Ultrahigh strength, thermal stability and high thermal conductivity in hierarchical nanostructured Cu-W alloy

Abstract

The wider application of copper alloys is challenged due to their relatively low strength and thermal stability. Here we report a nano-reinforcement dispersion strategy to achieved an excellent combination of ultrahigh strength, good ductility, high thermal stability and high thermal conductivity in a hierarchical nanostructured copper-tungsten (Cu-W) immiscible alloy. Our strategy relied on a uniform dispersion of nanoscale W particles (average size ∼ 7.6 nm) in ultrafine-grained Cu matrix (∼ 0.48 μm), by employing a molecular-level sol-gel synthesis and followed two-step reduction at low-temperature.
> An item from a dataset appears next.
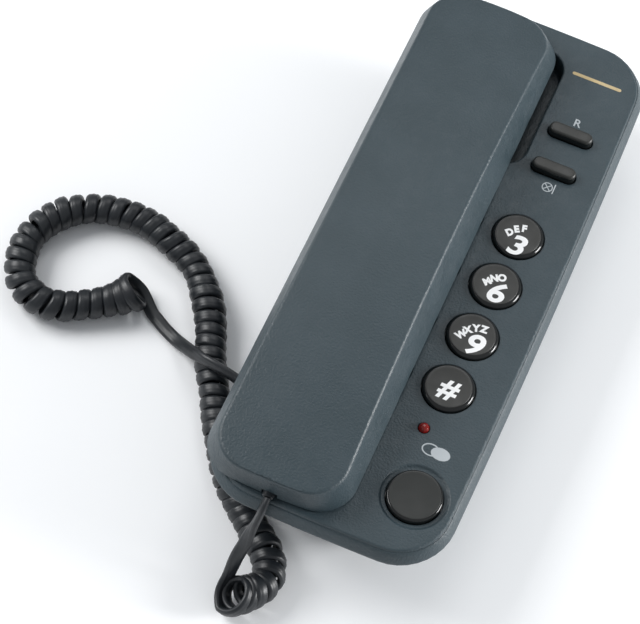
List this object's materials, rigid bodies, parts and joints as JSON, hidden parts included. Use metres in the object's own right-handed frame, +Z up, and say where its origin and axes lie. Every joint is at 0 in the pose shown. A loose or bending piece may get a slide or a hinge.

The nanostructured Cu-W alloys exhibit a high tensile strength of 709 MPa, a total elongation of 20 % and a high thermal conductivity of 370 Wm−1K−1 at room temperature. The Cu-W alloy also has excellent thermal stability and the grain size hardly changes even after annealing at 800 °C for 1 h. Additionally, the nanostructured Cu-W alloy with numerous interfaces shows the potential to offer superior irradiation resistance. This work provides an effective strategy for constructing high-performance nanostructured immiscible alloys.